PROBLEM STATEMENT => Write out the whole listing word for word.

╭──

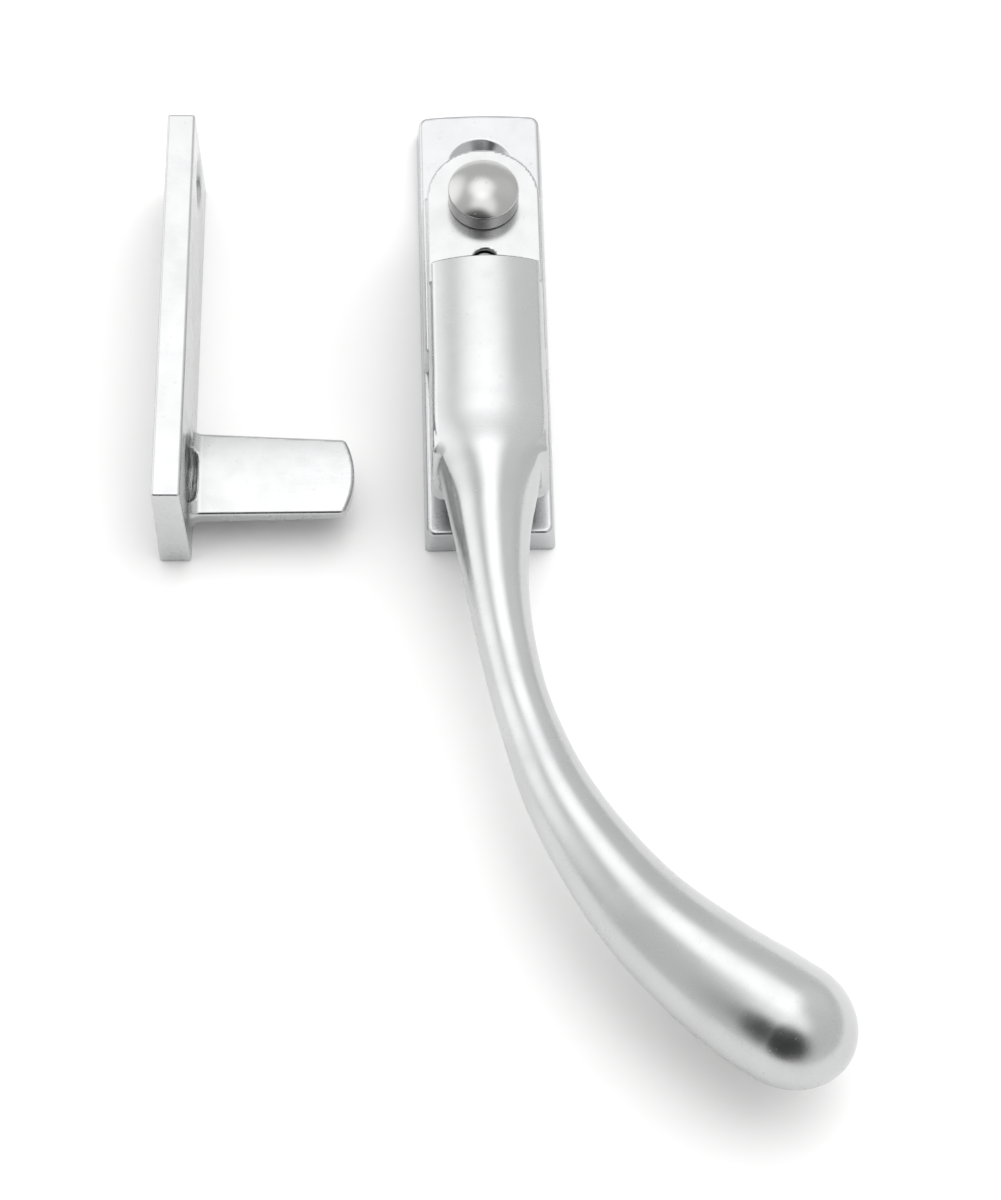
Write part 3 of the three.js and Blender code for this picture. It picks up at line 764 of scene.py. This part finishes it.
world = bpy.data.worlds.new("studio")
bpy.context.scene.world = world
world.use_nodes = True
n = Nodes(world.node_tree)
direction = n.add("ShaderNodeTexCoord").outputs["Generated"]


def towards(vector, inner, outer):
    """1 within inner degrees of a direction, falling to 0 at outer degrees."""
    unit = Vector(vector).normalized()
    dot = n.add("ShaderNodeVectorMath", {"operation": "DOT_PRODUCT"}, _0=direction, _1=unit)
    node = n.add("ShaderNodeMapRange", {"interpolation_type": "SMOOTHSTEP"},
                 Value=dot.outputs["Value"],
                 From_Min=math.cos(math.radians(outer)), From_Max=math.cos(math.radians(inner)))
    return node.outputs[0]


BASE_LEVEL = 0.77
GLOWS = (  # direction, full and zero angles in degrees, and brightness
    ((-0.05, 0.36, 0.93), 5, 30, 1.05),
    ((0, -0.30, 0.95), 8, 34, 0.75),
    ((-0.84, 0.45, 0.30), 8, 37, 0.85),
    ((0.6, 0.45, 0.66), 5, 30, 0.12),
)
DARK_AREA = ((-0.20, -0.82, 0.55), 25, 40)  # the dark part of the room, behind the camera's side
DARK_AREA_LOSS = 0.93
WORLD_LEVEL = 1.06

level = BASE_LEVEL
for where, inner, outer, amount in GLOWS:
    level = n.math("ADD", n.math("MULTIPLY", towards(where, inner, outer), amount), level)
shade = n.math("MULTIPLY", towards(*DARK_AREA), -DARK_AREA_LOSS)
level = n.math("MULTIPLY", level, n.math("ADD", shade, 1.0))
level = n.math("MULTIPLY", level, WORLD_LEVEL)
background = n.add("ShaderNodeBackground", Color=(1, 1, 1, 1), Strength=level)
n.add("ShaderNodeOutputWorld", Surface=background.outputs[0])


def softbox(name, place, size, power):
    data = bpy.data.lights.new(name, "AREA")
    data.shape = "DISK"
    data.size = size
    data.energy = power
    light = bpy.data.objects.new(name, data)
    light.location = place
    light.rotation_euler = Vector(place).to_track_quat("Z", "Y").to_euler()
    light.visible_glossy = False
    bpy.context.scene.collection.objects.link(light)


softbox("key", (0.4, 0.3, 0.9), 1.2, 5.0)

bpy.context.scene.view_settings.view_transform = "Standard"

╰──

ANSWER FOR THE TASK =>
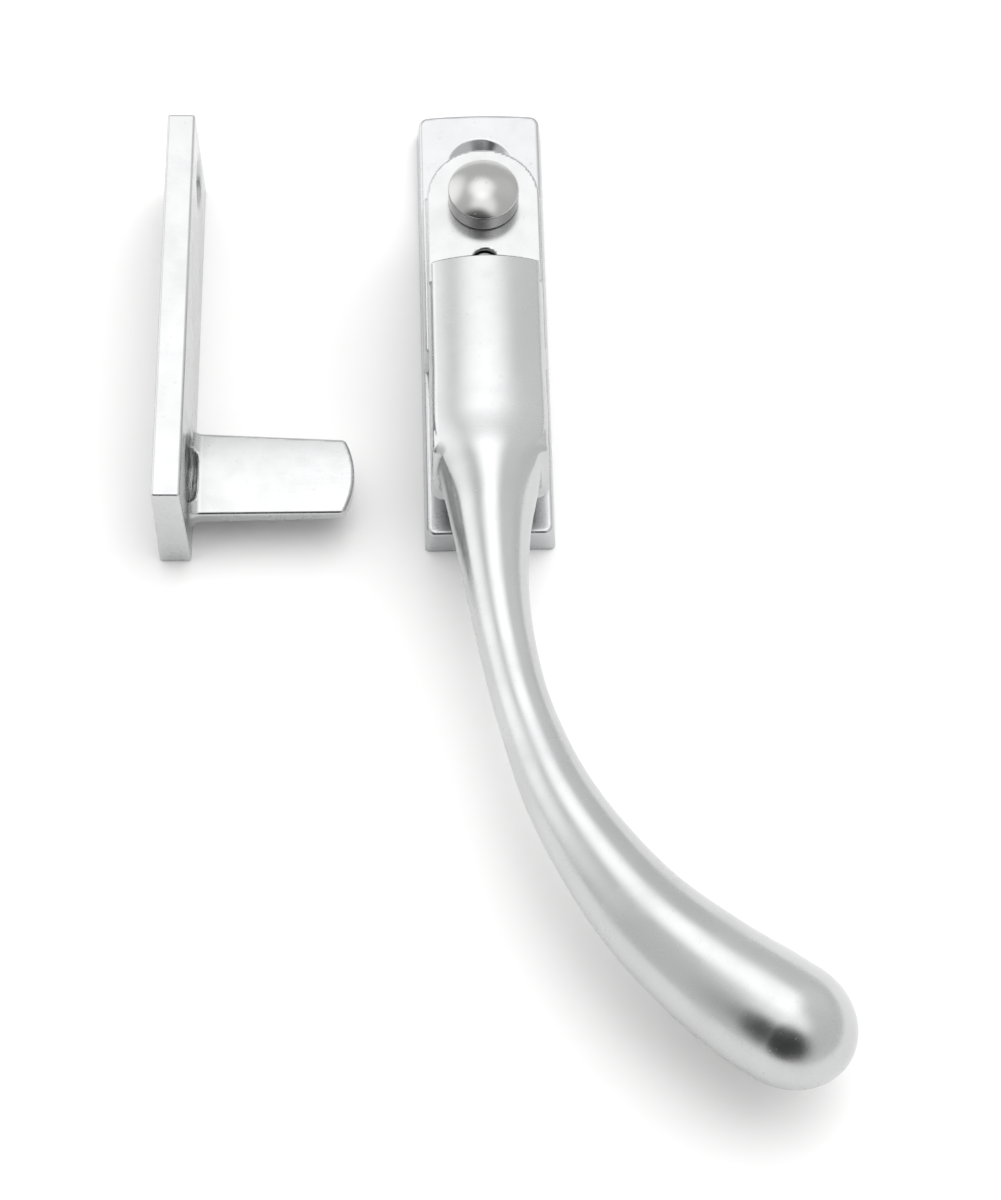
Write part 3 of the three.js and Blender code for this picture. It picks up at line 764 of scene.py. This part finishes it.
world = bpy.data.worlds.new("studio")
bpy.context.scene.world = world
world.use_nodes = True
n = Nodes(world.node_tree)
direction = n.add("ShaderNodeTexCoord").outputs["Generated"]


def towards(vector, inner, outer):
    """1 within inner degrees of a direction, falling to 0 at outer degrees."""
    unit = Vector(vector).normalized()
    dot = n.add("ShaderNodeVectorMath", {"operation": "DOT_PRODUCT"}, _0=direction, _1=unit)
    node = n.add("ShaderNodeMapRange", {"interpolation_type": "SMOOTHSTEP"},
                 Value=dot.outputs["Value"],
                 From_Min=math.cos(math.radians(outer)), From_Max=math.cos(math.radians(inner)))
    return node.outputs[0]


BASE_LEVEL = 0.77
GLOWS = (  # direction, full and zero angles in degrees, and brightness
    ((-0.05, 0.36, 0.93), 5, 30, 1.05),
    ((0, -0.30, 0.95), 8, 34, 0.75),
    ((-0.84, 0.45, 0.30), 8, 37, 0.85),
    ((0.6, 0.45, 0.66), 5, 30, 0.12),
)
DARK_AREA = ((-0.20, -0.82, 0.55), 25, 40)  # the dark part of the room, behind the camera's side
DARK_AREA_LOSS = 0.93
WORLD_LEVEL = 1.06

level = BASE_LEVEL
for where, inner, outer, amount in GLOWS:
    level = n.math("ADD", n.math("MULTIPLY", towards(where, inner, outer), amount), level)
shade = n.math("MULTIPLY", towards(*DARK_AREA), -DARK_AREA_LOSS)
level = n.math("MULTIPLY", level, n.math("ADD", shade, 1.0))
level = n.math("MULTIPLY", level, WORLD_LEVEL)
background = n.add("ShaderNodeBackground", Color=(1, 1, 1, 1), Strength=level)
n.add("ShaderNodeOutputWorld", Surface=background.outputs[0])


def softbox(name, place, size, power):
    data = bpy.data.lights.new(name, "AREA")
    data.shape = "DISK"
    data.size = size
    data.energy = power
    light = bpy.data.objects.new(name, data)
    light.location = place
    light.rotation_euler = Vector(place).to_track_quat("Z", "Y").to_euler()
    light.visible_glossy = False
    bpy.context.scene.collection.objects.link(light)


softbox("key", (0.4, 0.3, 0.9), 1.2, 5.0)

bpy.context.scene.view_settings.view_transform = "Standard"